Attendu que le jugement sera confirmé; qu'en effet l'article 1 de la loi du 30 décembre 1906 qui soumet la vente au déballage de marchandises neuves à l'autorisation du Maire de la commune s'analyse à la lecture de l'article 4 alinéa 1 du décret du 26 novembre 1962 qui définit les ventes au déballage comme des ventes précédées de publicité, effectuées dans des locaux non habituellement destinés au commerce considéré et présentant un caractère réellement ou apparemment occasionnel ou exceptionnel;qu'en l'espèce la vente de services en porcelaine neufs, après publicité, effectuée dans une salle d'hôtel qui n'est pas destinée à ce commerce, a un caractère exceptionnel puisqu'il résulte d'un document communiqué par Monsieur B que 5 ventes seulement ont eu lieu à Hyeres en deux années et une seule à l'hôte!
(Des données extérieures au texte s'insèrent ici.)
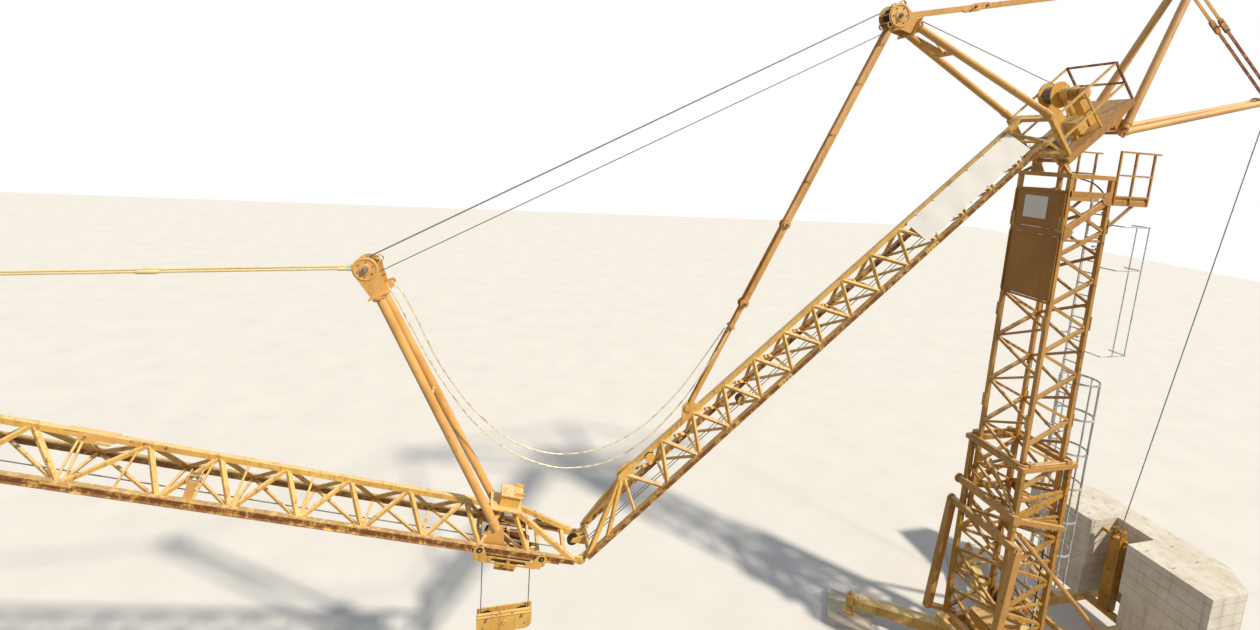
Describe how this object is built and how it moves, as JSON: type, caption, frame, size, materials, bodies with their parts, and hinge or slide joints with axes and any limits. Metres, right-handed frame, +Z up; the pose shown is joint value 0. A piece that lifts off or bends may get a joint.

Mercure;que ce caractère doit s'apprécier par rapport au client;

Attendu que l'alinéa 2 de l'article 4 du même décret ne peut trouver application en l'espèce, une salle d'hôtel n'étant pas le lieu d'exercice habituel de l'activité des commerçants; qu'en l'absence de demande d'autorisation faite par Monsieur B le délit est constitué;

Sur le délit d'abus de faiblesse

Attendu que si l'abus de faiblesse n'est pas présumé, il peut s'induire de plusieurs circonstances telles le prix élevé des produits achetés, la précipitation dans la signature du contrat;

Attendu que la seule remise par les couples et notamment le couple sélectionné n° 1 d'un chèque de 4 800 F avant qu'ils n'aient la possibilité de consulter le bon de commande préétabli pour un montant de 12 800 F caractérise l'état de faiblesse ou d'ignorance que présentait les couples qui s'attendaient (notamment le couple n° 1) à la remise d'un cadeau exceptionnel qu'ils n'ont jamais reçu; qu'en outre il convient d'observer que l'objet du contrat était un bien d'une valeur importante dont l'achat demeure peu fréquent;

Attendu que le jugement entrepris a correctement sanctionné ces infractions et doit être confirmé;

Sur l'action civile

Attendu que les dispositions civiles du jugement doivent être confirmées que sur le fondement de l'article 475-1 du Code de procédure pénale, l'équité commande de condamner Monsieur B à verser aux époux Leblanc la somme de 1 500 F;

Par ces motifs, LA COUR, Statuant publiquement et contradictoirement, Reçoit Monsieur B et le Ministère public en leurs appels; Sur l'action publique: Confirme en toutes ses dispositions le jugement entrepris; Compte tenu de l'absence du condamné, Madame le Président n'a pu donner lecture de l'avertissement prévu à l'article 132-29 du nouveau Code de procédure pénale; Condamne B Mario au paiement d'un droit fixe de procédure d'un montant de huit cents francs (800 F); Le tout par application des articles 1 de la loi du 30 décembre 1906, complétant la loi du 25 juin 1841, 7 de la loi 72-1137 du 22 décembre 1972, 473 et 800 du Code de procédure pénale. Sur l'action civile: Confirme en toutes ses dispositions le jugement entrepris; Y ajoutant, Condamne Monsieur B à verser à Monsieur et Madame Leblanc la somme de mille cinq cents (1 500) F sur le fondement de l'article 475-1 du Code de procédure pénale.